In a 2014 study, Yale economist Kenneth Gillingham and a colleague looked at the adoption of residential solar installations in Connecticut and found that it spread through neighborhoods in a “wave-like centrifugal pattern.” A subsequent study, by economist Stefano Carattini, then at Yale, and two colleagues, documented the same phenomenon in Switzerland. And when I dropped by the offices of Brooklyn Solarworks, the folks there showed me a map of where they’d installed panels. Sure enough, it was all epidemiological hot spots—you see empty streets with no solar at all, then blocks that are simply crammed with it, neighbors next to neighbors with arrays.

This makes sense, right? We’re social animals.
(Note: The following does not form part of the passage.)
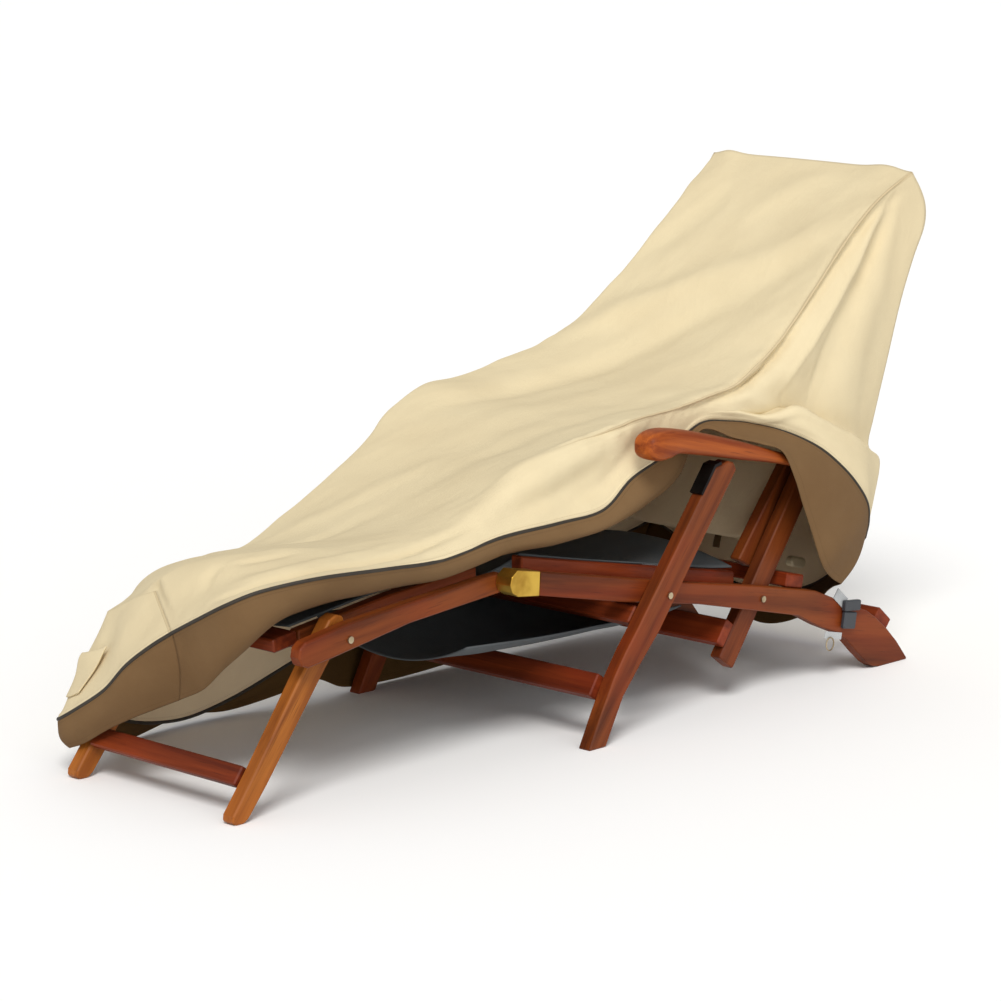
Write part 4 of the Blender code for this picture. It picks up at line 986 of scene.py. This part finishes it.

Whether it’s fashion or jokes or political views, we take cues from those around us. Social influence is particularly useful, though, when a life decision is expensive. Solar may save you money in the long run, but up front it’s the price of a car, which can give one pause. “There’s some uncertainty. You don’t know exactly how things are going to play out,” Carattini tells me. So we gain confidence when someone near us takes the plunge. It also helps when they’re similar to us. Carattini found that when farms put up solar arrays, it spreads to other farms, and the same thing happens with corporations. Like attracts like.

Plus, putting up panels is peacocking that’s easy to spot. “It’s actually visible on your house, and it’s always visible,” notes Evelyn Huang, the chief customer experience officer for Sunrun, a national solar firm. She cited market research showing that the majority of people who installed solar believed that a quarter of their community had already done so. That’s probably a false belief—I doubt rates are that high anywhere in the US. But it’s a usefully beneficent one. People build a mental model of the awesome behavior they think is going on around them and join in.